If you were selecting 3-7" midwoofers for 2 ways that had to fit on 5-9" wide baffles, would you be measuring distortion?

I see your speakers are bigger than most people's TVs, and you've already big high sensitivity drive units with faraday shielding in the motor systems, so distortion is kind of a moot point.


If you are asking would I measure distortion is a very low end product? Maybe I would, but probably not. I could tell what I need to know about linearity just by looking at the driver design, I would not really need to measure it. So, in a sense, I do "measure the nonlinearity" by simply considering the design, but measuring something as meaningless as THD or IMD, no I wouldn't waste my time.

The point that I make over and over and over again, is not that one cannot create a bad design where distortion is audible, but that I CAN create a design where it is not the most significant audiblity problem, and the THD on any individual driver will have virtually no relavence to audibility. Thus, if distortion is audible in the design, then the system design is faulty.

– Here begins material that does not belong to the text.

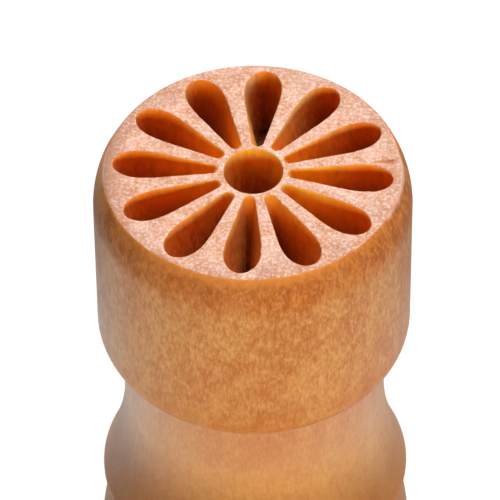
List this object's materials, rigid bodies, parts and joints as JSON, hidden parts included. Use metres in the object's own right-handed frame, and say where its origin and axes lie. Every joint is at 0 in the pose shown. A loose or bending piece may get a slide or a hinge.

Are there a lot of faulty system designs out there? - well most of them actually. They are designed not for audibility but for "spec sheet data" which tell virtually nothing about audibility, and yet they are what the consumer uses to judge their purchase. It's a ridiculous situation.

I make a speaker that is only 23" x 12" x 8" - thats not big. Would I ever bother to listen to Mini-speakers? No thanks, I like music too much to abuse my ears that way. There is a lot to be said for designing in a safety margin - headroom - in a loudspeaker by using larger drivers. It all comes down to SPL level. If very low listening levels is all that you listen to then the situation is quite different than wanting to hear some dynamics in the playback. The problem is that most people judge SPL by the speakers "power handling", but power handling only means power to failure NOT power to "bad sound". It will usually sound bad long before it blows up.